Return the first line, the line containing "attach(ob, BODY[node])", and every line between them, exactly as they stand.

-------- Information shown

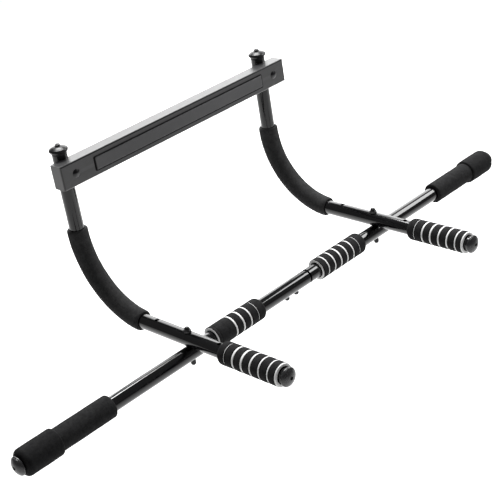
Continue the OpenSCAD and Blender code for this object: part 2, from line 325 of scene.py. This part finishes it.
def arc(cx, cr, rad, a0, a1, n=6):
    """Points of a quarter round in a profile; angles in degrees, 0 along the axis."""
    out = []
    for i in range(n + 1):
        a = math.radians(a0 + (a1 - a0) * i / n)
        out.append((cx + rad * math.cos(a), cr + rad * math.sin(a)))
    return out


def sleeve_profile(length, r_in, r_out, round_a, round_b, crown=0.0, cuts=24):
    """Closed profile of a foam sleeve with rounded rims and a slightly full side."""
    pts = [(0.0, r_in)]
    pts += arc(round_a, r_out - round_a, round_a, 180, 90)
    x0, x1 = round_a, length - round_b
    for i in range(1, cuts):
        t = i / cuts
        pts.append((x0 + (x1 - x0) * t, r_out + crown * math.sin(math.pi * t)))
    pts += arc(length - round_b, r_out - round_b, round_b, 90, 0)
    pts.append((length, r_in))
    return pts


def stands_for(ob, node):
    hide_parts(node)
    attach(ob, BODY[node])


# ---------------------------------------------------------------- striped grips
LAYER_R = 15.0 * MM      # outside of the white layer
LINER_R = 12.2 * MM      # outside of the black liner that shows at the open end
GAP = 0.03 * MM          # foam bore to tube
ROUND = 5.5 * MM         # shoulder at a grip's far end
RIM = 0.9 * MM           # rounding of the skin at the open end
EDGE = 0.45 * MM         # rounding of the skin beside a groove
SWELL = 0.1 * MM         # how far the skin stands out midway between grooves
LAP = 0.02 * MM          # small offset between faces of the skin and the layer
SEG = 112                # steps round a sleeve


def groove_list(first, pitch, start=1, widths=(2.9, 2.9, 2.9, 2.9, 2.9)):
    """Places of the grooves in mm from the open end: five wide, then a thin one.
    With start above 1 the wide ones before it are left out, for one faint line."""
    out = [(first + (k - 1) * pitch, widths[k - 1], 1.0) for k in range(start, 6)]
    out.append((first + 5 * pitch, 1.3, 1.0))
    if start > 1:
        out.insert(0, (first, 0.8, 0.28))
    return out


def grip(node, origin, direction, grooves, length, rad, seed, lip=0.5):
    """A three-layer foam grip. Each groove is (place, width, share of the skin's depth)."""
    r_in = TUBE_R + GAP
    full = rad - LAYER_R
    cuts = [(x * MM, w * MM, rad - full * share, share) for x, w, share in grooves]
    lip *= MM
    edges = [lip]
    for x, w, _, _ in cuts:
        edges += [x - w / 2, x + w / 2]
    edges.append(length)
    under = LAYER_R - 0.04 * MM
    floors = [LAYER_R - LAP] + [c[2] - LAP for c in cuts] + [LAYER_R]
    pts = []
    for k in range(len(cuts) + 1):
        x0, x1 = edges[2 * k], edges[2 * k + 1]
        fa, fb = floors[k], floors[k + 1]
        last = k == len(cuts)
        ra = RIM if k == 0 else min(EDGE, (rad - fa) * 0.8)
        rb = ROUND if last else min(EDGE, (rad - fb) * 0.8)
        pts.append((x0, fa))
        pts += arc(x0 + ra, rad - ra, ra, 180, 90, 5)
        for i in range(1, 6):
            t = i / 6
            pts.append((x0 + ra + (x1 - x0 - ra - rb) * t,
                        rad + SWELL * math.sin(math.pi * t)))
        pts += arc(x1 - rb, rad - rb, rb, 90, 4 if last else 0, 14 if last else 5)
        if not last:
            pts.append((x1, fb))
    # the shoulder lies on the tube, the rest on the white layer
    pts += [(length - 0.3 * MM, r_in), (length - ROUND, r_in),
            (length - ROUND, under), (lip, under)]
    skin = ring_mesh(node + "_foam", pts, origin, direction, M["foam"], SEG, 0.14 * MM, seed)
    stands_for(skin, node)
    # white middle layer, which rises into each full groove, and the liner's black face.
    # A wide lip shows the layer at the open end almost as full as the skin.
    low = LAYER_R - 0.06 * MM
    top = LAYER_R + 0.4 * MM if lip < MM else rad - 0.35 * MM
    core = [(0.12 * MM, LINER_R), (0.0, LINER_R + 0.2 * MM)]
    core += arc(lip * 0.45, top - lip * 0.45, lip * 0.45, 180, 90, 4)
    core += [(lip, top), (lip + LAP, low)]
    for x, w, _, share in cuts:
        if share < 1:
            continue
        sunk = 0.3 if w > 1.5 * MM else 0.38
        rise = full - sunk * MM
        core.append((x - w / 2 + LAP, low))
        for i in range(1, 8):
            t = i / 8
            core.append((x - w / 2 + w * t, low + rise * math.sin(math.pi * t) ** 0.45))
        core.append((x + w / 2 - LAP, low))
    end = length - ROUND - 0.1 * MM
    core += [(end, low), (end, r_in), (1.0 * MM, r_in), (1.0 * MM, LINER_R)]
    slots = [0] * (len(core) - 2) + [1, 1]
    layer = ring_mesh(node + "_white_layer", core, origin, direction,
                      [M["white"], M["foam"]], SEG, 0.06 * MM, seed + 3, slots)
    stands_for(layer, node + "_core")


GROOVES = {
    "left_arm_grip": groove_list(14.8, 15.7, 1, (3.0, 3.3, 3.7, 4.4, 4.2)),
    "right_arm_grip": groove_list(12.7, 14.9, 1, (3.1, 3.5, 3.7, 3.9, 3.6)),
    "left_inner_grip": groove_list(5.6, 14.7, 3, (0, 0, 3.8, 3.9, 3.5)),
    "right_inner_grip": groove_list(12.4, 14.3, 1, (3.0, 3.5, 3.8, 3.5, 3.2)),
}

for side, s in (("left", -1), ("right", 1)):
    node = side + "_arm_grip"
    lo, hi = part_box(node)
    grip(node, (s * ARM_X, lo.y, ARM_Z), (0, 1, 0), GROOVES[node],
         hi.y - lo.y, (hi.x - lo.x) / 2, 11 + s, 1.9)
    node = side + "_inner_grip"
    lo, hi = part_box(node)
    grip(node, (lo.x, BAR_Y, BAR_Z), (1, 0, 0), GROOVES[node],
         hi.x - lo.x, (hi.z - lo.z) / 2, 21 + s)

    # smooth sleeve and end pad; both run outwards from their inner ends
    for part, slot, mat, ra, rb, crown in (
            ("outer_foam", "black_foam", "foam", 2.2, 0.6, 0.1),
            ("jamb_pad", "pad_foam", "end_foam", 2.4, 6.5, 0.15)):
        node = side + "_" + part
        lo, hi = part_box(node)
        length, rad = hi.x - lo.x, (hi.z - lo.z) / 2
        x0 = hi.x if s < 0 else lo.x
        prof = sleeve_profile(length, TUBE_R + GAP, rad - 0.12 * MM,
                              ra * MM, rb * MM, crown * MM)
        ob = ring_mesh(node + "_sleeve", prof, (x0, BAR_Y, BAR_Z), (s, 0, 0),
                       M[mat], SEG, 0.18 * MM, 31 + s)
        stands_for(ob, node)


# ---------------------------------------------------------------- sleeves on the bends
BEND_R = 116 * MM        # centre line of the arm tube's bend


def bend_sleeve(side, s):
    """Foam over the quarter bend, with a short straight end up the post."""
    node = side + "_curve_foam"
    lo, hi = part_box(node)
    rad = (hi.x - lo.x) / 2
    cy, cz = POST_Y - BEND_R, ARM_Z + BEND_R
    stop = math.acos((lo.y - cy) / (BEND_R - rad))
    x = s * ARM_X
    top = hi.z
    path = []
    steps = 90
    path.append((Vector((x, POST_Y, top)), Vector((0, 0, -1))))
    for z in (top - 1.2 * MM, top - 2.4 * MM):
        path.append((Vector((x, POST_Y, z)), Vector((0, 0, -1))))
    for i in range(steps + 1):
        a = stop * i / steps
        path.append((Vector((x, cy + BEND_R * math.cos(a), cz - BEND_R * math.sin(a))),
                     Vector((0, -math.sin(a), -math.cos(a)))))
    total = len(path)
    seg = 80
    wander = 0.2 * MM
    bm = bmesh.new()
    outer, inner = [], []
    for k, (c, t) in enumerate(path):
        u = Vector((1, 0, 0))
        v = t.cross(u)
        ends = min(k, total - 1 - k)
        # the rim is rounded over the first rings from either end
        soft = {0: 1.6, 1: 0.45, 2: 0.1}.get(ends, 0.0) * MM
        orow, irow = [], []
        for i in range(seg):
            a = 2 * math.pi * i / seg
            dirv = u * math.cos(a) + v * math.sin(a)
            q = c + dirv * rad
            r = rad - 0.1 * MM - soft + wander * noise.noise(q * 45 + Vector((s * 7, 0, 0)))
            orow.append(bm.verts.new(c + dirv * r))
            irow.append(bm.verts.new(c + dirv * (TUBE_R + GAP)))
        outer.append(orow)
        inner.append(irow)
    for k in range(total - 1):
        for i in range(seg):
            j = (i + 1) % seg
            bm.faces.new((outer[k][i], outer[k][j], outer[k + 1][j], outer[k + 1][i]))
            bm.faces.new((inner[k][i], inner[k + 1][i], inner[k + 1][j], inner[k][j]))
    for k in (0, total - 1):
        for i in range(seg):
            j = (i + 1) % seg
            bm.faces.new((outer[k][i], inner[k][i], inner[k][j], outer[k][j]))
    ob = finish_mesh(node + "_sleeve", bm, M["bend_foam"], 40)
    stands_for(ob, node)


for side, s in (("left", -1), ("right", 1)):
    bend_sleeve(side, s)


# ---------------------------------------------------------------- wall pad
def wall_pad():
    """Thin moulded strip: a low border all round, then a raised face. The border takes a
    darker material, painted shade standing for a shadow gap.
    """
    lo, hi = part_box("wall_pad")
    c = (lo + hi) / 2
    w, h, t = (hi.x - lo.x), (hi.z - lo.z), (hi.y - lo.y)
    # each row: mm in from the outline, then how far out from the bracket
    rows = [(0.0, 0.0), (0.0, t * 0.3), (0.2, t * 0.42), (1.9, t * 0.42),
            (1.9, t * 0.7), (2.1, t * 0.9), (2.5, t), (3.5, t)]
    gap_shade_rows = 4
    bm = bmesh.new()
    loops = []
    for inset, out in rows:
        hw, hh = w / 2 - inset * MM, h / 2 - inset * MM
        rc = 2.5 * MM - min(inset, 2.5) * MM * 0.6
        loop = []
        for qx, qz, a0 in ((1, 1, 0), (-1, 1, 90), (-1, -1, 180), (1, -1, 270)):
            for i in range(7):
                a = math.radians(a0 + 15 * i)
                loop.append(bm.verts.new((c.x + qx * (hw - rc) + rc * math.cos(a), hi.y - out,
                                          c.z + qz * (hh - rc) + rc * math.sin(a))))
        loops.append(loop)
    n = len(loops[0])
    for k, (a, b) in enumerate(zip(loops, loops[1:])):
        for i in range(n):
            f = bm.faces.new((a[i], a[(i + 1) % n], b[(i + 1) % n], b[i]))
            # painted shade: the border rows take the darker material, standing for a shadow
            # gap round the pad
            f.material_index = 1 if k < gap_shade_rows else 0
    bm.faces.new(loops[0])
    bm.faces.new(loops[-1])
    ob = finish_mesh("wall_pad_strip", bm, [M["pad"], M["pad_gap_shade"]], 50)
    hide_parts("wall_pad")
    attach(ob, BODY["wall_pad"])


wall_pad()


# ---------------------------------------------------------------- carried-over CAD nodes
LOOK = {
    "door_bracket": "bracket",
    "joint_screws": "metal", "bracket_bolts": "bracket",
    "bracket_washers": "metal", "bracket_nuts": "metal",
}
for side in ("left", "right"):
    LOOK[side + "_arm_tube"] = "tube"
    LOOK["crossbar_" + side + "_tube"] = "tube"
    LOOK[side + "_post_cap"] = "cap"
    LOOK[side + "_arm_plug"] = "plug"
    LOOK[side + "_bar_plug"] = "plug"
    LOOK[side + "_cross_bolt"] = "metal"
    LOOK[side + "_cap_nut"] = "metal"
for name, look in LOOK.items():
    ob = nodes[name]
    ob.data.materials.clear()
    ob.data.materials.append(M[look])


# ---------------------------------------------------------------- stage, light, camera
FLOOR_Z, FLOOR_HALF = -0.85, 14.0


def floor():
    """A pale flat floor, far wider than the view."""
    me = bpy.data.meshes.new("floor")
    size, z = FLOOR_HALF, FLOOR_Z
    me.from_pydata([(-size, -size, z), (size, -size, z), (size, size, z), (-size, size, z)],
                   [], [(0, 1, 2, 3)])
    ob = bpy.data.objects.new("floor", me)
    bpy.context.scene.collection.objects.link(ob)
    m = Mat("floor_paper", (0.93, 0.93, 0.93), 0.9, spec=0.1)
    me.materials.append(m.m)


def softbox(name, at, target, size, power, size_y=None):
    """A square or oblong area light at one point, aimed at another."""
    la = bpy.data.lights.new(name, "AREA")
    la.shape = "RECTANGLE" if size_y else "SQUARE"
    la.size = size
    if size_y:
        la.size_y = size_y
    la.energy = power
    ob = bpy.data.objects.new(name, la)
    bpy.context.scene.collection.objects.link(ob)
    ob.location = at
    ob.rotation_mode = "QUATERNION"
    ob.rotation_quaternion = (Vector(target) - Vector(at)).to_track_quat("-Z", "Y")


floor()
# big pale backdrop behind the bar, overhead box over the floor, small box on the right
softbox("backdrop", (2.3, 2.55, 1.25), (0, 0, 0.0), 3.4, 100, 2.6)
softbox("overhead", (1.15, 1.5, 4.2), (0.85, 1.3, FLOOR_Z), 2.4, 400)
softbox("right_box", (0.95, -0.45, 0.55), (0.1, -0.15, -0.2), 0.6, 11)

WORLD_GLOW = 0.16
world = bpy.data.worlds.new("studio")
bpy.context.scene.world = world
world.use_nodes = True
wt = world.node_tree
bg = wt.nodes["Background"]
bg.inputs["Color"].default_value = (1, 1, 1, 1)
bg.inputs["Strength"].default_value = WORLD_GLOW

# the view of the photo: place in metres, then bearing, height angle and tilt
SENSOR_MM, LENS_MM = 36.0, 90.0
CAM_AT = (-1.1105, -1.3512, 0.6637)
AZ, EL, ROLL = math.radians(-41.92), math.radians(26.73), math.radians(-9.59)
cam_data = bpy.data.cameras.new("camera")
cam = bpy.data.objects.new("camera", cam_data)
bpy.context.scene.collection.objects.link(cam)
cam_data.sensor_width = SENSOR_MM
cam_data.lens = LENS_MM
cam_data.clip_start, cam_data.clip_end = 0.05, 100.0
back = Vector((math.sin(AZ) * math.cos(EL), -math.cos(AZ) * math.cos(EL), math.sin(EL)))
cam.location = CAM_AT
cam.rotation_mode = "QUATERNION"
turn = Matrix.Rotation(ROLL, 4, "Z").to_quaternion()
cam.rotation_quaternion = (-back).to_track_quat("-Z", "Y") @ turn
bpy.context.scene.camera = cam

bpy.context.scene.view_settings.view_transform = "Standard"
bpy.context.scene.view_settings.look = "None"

----------------

Answer to the problem:
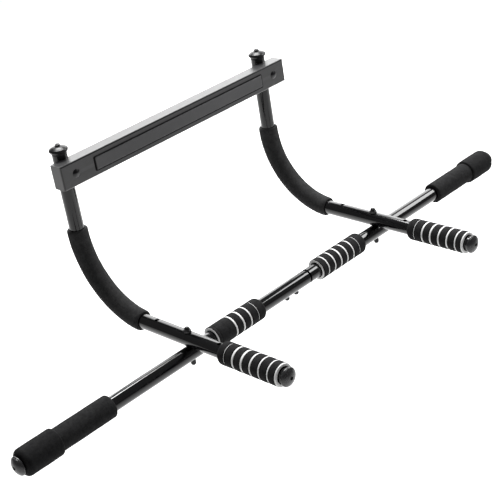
Continue the OpenSCAD and Blender code for this object: part 2, from line 325 of scene.py. This part finishes it.
def arc(cx, cr, rad, a0, a1, n=6):
    """Points of a quarter round in a profile; angles in degrees, 0 along the axis."""
    out = []
    for i in range(n + 1):
        a = math.radians(a0 + (a1 - a0) * i / n)
        out.append((cx + rad * math.cos(a), cr + rad * math.sin(a)))
    return out


def sleeve_profile(length, r_in, r_out, round_a, round_b, crown=0.0, cuts=24):
    """Closed profile of a foam sleeve with rounded rims and a slightly full side."""
    pts = [(0.0, r_in)]
    pts += arc(round_a, r_out - round_a, round_a, 180, 90)
    x0, x1 = round_a, length - round_b
    for i in range(1, cuts):
        t = i / cuts
        pts.append((x0 + (x1 - x0) * t, r_out + crown * math.sin(math.pi * t)))
    pts += arc(length - round_b, r_out - round_b, round_b, 90, 0)
    pts.append((length, r_in))
    return pts


def stands_for(ob, node):
    hide_parts(node)
    attach(ob, BODY[node])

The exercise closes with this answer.